At first glance the floating village was fascinating – an entire village living entirely in the water! There was a floating school, multiple floating markets, and colorful tin houses along both sides of the waterway. A police station, a garden, and a chicken farm came next. Men waded through murky water to check their fishing traps and dogs lazed on bobbing “porches.”






As we went farther down the river and learned more from our guide, the truth of the extreme poverty that exists in these villages became almost overwhelming. There is no electricity – families use batteries and generators to help power TVs and small electronics. Many of the residents have lived on the water for their whole lives. Since the houses float off of the land, there are no taxes. Cambodians are able to construct small houses which are really more of a two walled tin shack with an open back and front and live there on the water, fishing and not paying taxes or rent. They do not have access to any water that does not come from the lake and since the lake, while enormous, is landlocked, they are basically reusing the water again and again and again for years.



All chores are performed in the water including the bathroom. This means washing clothes, dishes, or yourself is done in the same water as the toilet. It also means the fish and food that they catch have been living in the dirty water before being eaten.



Since the weather was not good, we were unable to go out into the actual expanse of the lake to see the other floating villages. There are over 100 villages in total that float on Tonle Sap Lake, housing almost 1 million residents.

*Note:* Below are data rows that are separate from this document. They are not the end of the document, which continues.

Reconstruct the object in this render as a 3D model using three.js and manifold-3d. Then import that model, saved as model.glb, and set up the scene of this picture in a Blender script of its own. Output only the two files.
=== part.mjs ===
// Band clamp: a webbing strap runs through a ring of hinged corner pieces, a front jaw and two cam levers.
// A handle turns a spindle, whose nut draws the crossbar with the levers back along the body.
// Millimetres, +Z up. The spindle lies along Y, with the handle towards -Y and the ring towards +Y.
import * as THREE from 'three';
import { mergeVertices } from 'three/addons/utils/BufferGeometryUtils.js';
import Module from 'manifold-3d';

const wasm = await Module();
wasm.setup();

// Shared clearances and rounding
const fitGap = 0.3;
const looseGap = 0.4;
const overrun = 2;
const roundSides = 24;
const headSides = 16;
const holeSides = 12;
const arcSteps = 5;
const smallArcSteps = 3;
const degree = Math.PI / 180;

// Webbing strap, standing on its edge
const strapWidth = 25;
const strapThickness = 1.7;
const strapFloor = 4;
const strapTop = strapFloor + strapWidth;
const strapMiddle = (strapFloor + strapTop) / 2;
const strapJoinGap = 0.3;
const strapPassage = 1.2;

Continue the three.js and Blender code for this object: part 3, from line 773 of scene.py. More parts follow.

We learned that the villages themselves move as the seasons change. During low season with less water in the lake, they sit where we saw them. When rainy season comes and the lake swells, some houses are flooded and residents have to move out to a different home and wait to return once the water recedes. Other structures are built to float along the river and rise up with the swelling tides. So each year the floating villages can move to different spots depending on the rain and the lake, and get higher or lower, if they are built to move up and down with the water.



Since this tour, I’ve done a lot of reading about the floating villages and the poverty there. Two things that stuck out to me:

  1. Since the lake is a stagnant body of water, the fish that live inside are not infinite which puts a strain on those trying to fish for food or to sell at the market. The government limits how much fishing can be done in the lake but this is often not in agreement with how much fishing a local needs to do to survive and provide for their family. This has led to a lot of people illegally attaching fishing nets underneath their houses so they can’t be tracked.
  2. There have been discussion about how to help residents of the floating villages capitalize on the thousands of tourists that pass through each year. The tour boat companies are privately owned so the tourism money often does not go to the villages. Residents have said that they’d like to make souvenirs or something to sell to the tourists but that the banks will not give them loans to start as they have no credit since they live basically unknown on the water. There were a few boats with women and children selling small knicknacks while we were there but the largest draw seemed to be children with giant water snakes allowing people to take pictures of them for $1. The tourists throwing dollar bills at the children to take pictures of them standing in their boats with the snakes was the most unsettling part for all of us.


I think it is important to experience other cultures and learn about the billions of people that live in this world that are not like you. Often, those cultures are harshly different than the ones we inhibit. Count your blessings and be grateful for the things you do have and try and think about how you can give back to those who aren’t as fortunate.